* _Exercise goal_
Give every line below again, exactly.

* _Given data_
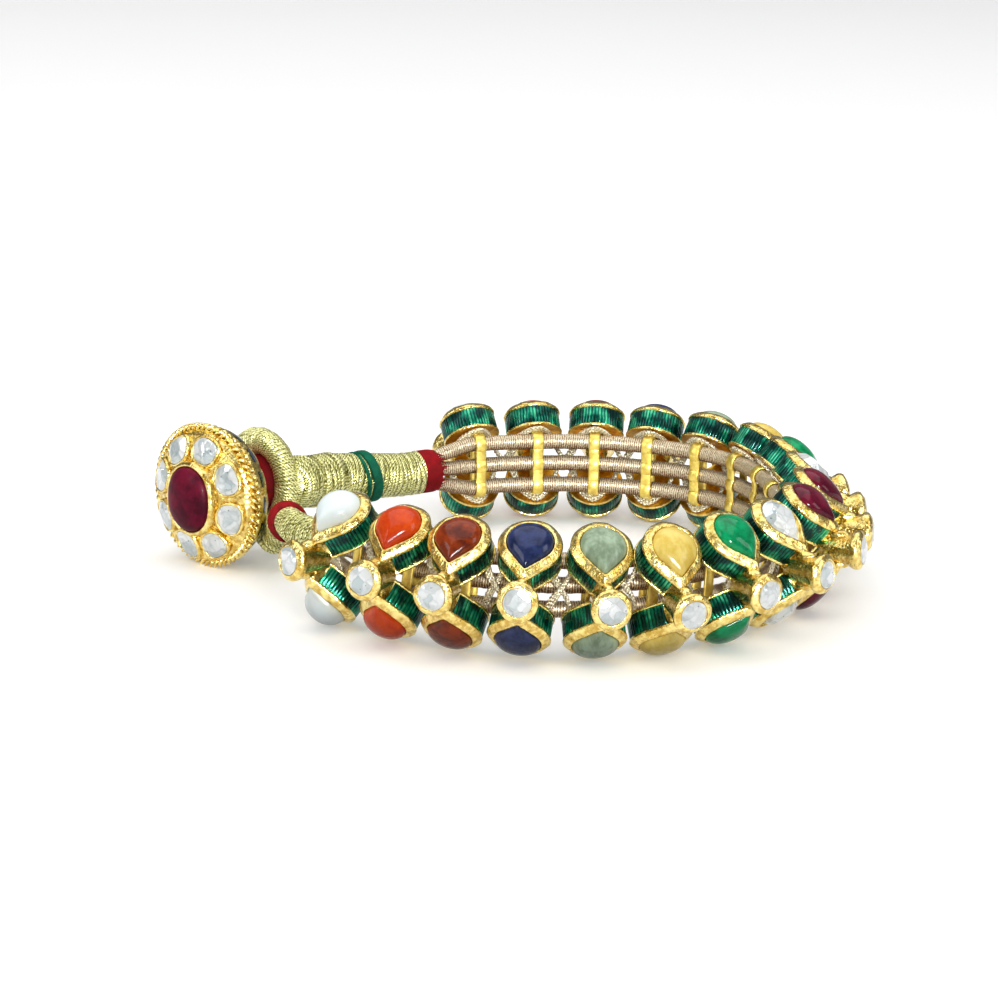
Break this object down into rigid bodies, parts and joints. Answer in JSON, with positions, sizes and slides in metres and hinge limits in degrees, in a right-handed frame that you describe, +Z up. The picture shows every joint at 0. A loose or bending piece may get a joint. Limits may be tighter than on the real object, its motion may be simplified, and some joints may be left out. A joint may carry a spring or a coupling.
{
  "type": "nine-gem bracelet",
  "caption": "Wrist bracelet of paired drop-set gem stations threaded on three wound cords, closed by a jewelled button in a wound loop.",
  "frame": {"origin": "middle of the bounding box at the height of the surface the bracelet lies on", "axes": "+Z up, along the way a wrist goes through; +X the longer way across, away from the button; -Y the side with the first pearl station"},
  "size_m": [0.09, 0.0812, 0.0182],
  "materials": {
    "gold": "hand-beaten high-carat gold, bright and slightly uneven",
    "green_enamel": "clear green enamel fused over fine cut ribs",
    "back_enamel": "dark blue and green enamel between gold lines",
    "pearl": "pale pearl with a soft sheen",
    "coral": "polished opaque coral",
    "hessonite": "polished brown-red cabochon",
    "blue_sapphire": "polished violet-blue cabochon",
    "cats_eye": "polished grey-green cabochon",
    "yellow_sapphire": "polished creamy yellow cabochon",
    "emerald": "polished bright green cabochon",
    "diamond": "uncut diamond over silver foil",
    "ruby": "polished deep red cabochon",
    "cord_thread": "finely wound metallic thread over a core",
    "gold_thread": "coarse wound metallic gold thread",
    "lacing": "twisted metallic strand",
    "red_silk": "wound crimson silk",
    "green_silk": "wound green silk"
  },
  "bodies": {
    "root": {"setting_01": "gold", "setting_02": "gold", "setting_03": "gold", "setting_04": "gold", "setting_05": "gold", "setting_06": "gold", "setting_07": "gold", "setting_08": "gold", "setting_09": "gold", "setting_10": "gold", "setting_11": "gold", "setting_12": "gold", "setting_13": "gold", "setting_14": "gold", "setting_15": "gold", "setting_16": "gold", "setting_17": "gold", "setting_18": "gold", "pearl_pair_01": "pearl", "coral_pair_02": "coral", "hessonite_pair_03": "hessonite", "blue_sapphire_pair_04": "blue_sapphire", "cats_eye_pair_05": "cats_eye", "yellow_sapphire_pair_06": "yellow_sapphire", "emerald_pair_07": "emerald", "diamond_pair_08": "diamond", "ruby_pair_09": "ruby", "ruby_pair_10": "ruby", "diamond_pair_11": "diamond", "emerald_pair_12": "emerald", "yellow_sapphire_pair_13": "yellow_sapphire", "cats_eye_pair_14": "cats_eye", "blue_sapphire_pair_15": "blue_sapphire", "hessonite_pair_16": "hessonite", "coral_pair_17": "coral", "pearl_pair_18": "pearl", "collet_stones": "diamond", "cord_top": "cord_thread", "cord_middle": "cord_thread", "cord_bottom": "cord_thread", "neck_red_band": "red_silk", "neck_wrap": "gold_thread", "neck_green_bands": "green_silk", "clasp_loop": "gold_thread", "stub_wrap": "gold_thread", "stub_red_band": "red_silk", "shank": "red_silk", "button_case": "gold", "button_ruby": "ruby", "button_stones": "diamond"}
  },
  "joints": []
}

* _Exercise solution_
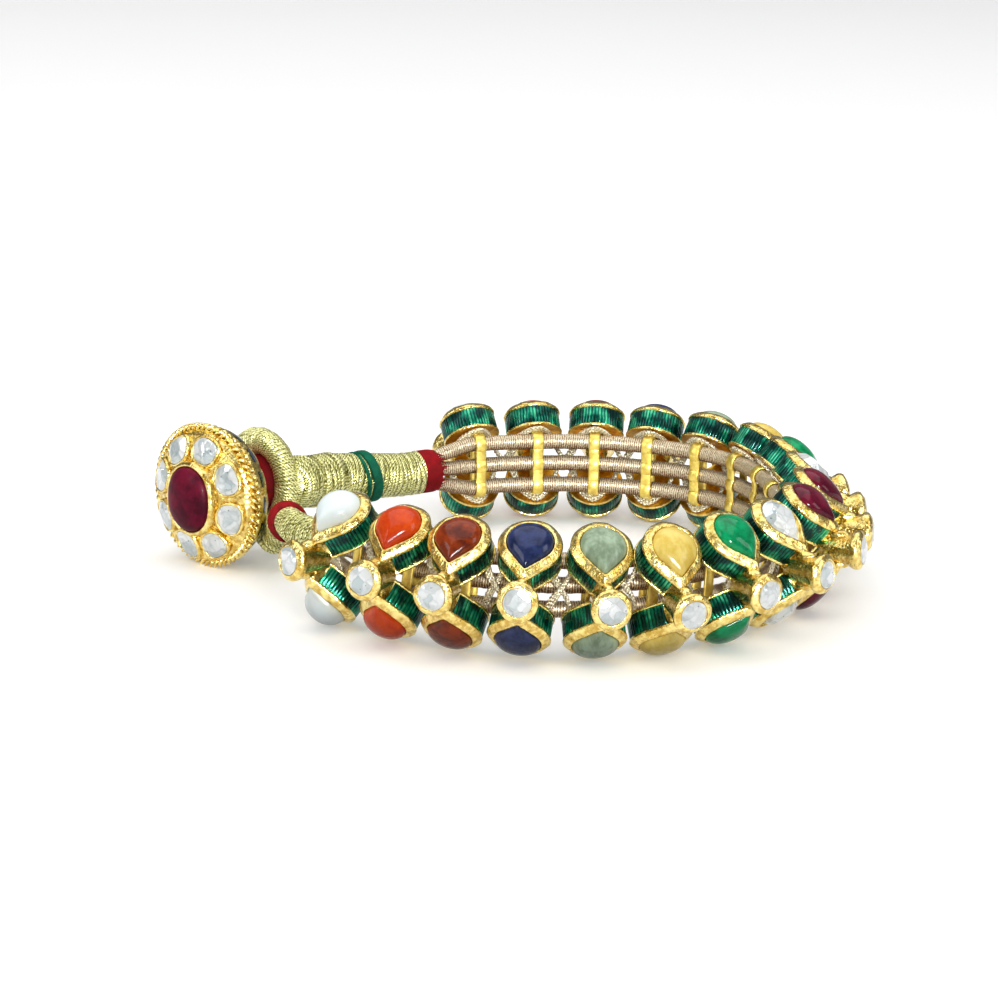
Break this object down into rigid bodies, parts and joints. Answer in JSON, with positions, sizes and slides in metres and hinge limits in degrees, in a right-handed frame that you describe, +Z up. The picture shows every joint at 0. A loose or bending piece may get a joint. Limits may be tighter than on the real object, its motion may be simplified, and some joints may be left out. A joint may carry a spring or a coupling.
{
  "type": "nine-gem bracelet",
  "caption": "Wrist bracelet of paired drop-set gem stations threaded on three wound cords, closed by a jewelled button in a wound loop.",
  "frame": {"origin": "middle of the bounding box at the height of the surface the bracelet lies on", "axes": "+Z up, along the way a wrist goes through; +X the longer way across, away from the button; -Y the side with the first pearl station"},
  "size_m": [0.09, 0.0812, 0.0182],
  "materials": {
    "gold": "hand-beaten high-carat gold, bright and slightly uneven",
    "green_enamel": "clear green enamel fused over fine cut ribs",
    "back_enamel": "dark blue and green enamel between gold lines",
    "pearl": "pale pearl with a soft sheen",
    "coral": "polished opaque coral",
    "hessonite": "polished brown-red cabochon",
    "blue_sapphire": "polished violet-blue cabochon",
    "cats_eye": "polished grey-green cabochon",
    "yellow_sapphire": "polished creamy yellow cabochon",
    "emerald": "polished bright green cabochon",
    "diamond": "uncut diamond over silver foil",
    "ruby": "polished deep red cabochon",
    "cord_thread": "finely wound metallic thread over a core",
    "gold_thread": "coarse wound metallic gold thread",
    "lacing": "twisted metallic strand",
    "red_silk": "wound crimson silk",
    "green_silk": "wound green silk"
  },
  "bodies": {
    "root": {"setting_01": "gold", "setting_02": "gold", "setting_03": "gold", "setting_04": "gold", "setting_05": "gold", "setting_06": "gold", "setting_07": "gold", "setting_08": "gold", "setting_09": "gold", "setting_10": "gold", "setting_11": "gold", "setting_12": "gold", "setting_13": "gold", "setting_14": "gold", "setting_15": "gold", "setting_16": "gold", "setting_17": "gold", "setting_18": "gold", "pearl_pair_01": "pearl", "coral_pair_02": "coral", "hessonite_pair_03": "hessonite", "blue_sapphire_pair_04": "blue_sapphire", "cats_eye_pair_05": "cats_eye", "yellow_sapphire_pair_06": "yellow_sapphire", "emerald_pair_07": "emerald", "diamond_pair_08": "diamond", "ruby_pair_09": "ruby", "ruby_pair_10": "ruby", "diamond_pair_11": "diamond", "emerald_pair_12": "emerald", "yellow_sapphire_pair_13": "yellow_sapphire", "cats_eye_pair_14": "cats_eye", "blue_sapphire_pair_15": "blue_sapphire", "hessonite_pair_16": "hessonite", "coral_pair_17": "coral", "pearl_pair_18": "pearl", "collet_stones": "diamond", "cord_top": "cord_thread", "cord_middle": "cord_thread", "cord_bottom": "cord_thread", "neck_red_band": "red_silk", "neck_wrap": "gold_thread", "neck_green_bands": "green_silk", "clasp_loop": "gold_thread", "stub_wrap": "gold_thread", "stub_red_band": "red_silk", "shank": "red_silk", "button_case": "gold", "button_ruby": "ruby", "button_stones": "diamond"}
  },
  "joints": []
}